- [DATA SHOWN]
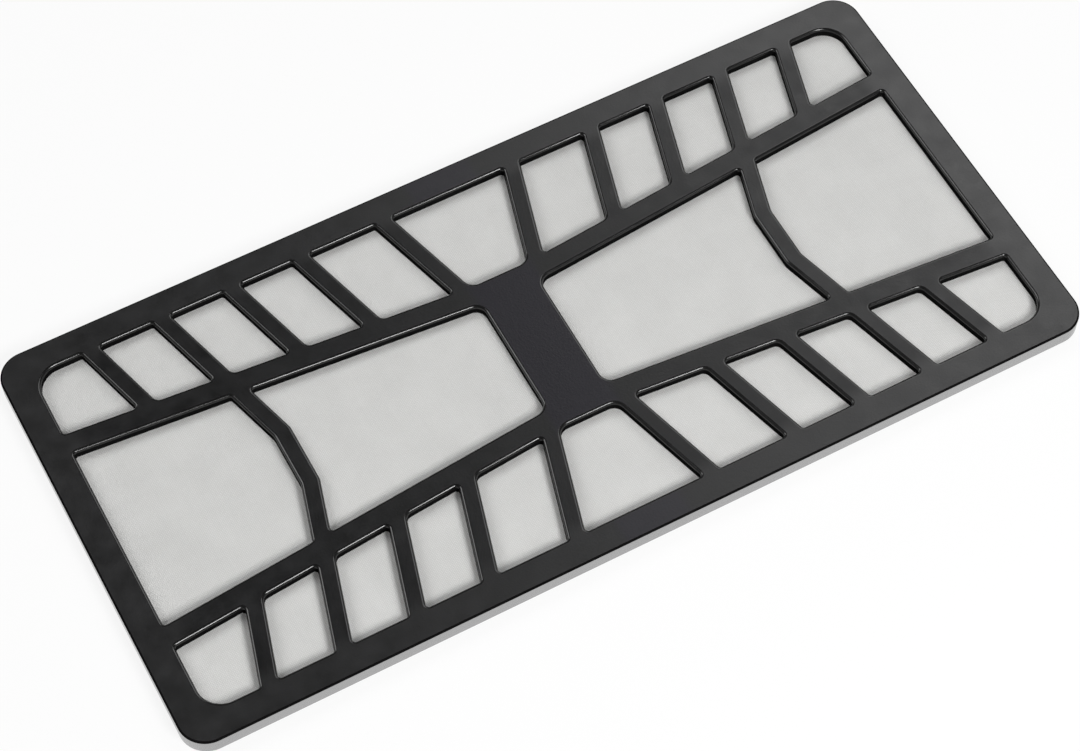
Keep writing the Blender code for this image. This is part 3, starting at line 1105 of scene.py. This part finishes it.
==
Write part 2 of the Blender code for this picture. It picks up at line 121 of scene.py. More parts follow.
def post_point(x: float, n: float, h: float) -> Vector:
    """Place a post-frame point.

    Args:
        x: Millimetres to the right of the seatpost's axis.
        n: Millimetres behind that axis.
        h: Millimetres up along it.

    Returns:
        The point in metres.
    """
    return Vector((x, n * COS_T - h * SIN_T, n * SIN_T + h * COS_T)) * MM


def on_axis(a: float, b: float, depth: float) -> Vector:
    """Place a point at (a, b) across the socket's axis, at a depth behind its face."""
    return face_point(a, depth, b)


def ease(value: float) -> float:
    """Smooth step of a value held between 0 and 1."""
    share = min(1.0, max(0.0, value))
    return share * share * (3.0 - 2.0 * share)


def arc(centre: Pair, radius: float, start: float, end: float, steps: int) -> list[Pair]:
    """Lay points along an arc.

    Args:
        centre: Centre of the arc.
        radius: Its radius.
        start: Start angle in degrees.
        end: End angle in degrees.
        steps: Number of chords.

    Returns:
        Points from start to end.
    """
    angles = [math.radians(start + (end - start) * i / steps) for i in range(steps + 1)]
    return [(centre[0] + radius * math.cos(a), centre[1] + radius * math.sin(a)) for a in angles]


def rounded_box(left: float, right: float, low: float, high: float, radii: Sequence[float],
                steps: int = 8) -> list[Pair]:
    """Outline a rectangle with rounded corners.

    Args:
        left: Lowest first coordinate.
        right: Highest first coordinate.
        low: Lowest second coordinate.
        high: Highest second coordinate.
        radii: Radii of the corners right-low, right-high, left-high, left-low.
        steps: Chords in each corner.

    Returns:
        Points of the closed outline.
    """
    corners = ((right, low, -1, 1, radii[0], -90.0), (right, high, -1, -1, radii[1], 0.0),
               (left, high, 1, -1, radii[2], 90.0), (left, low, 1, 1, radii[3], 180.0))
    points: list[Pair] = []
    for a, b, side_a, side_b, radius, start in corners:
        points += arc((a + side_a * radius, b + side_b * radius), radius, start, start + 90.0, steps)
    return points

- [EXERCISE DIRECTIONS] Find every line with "Blender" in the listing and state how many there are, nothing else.

- [EXERCISE OUTPUT] 2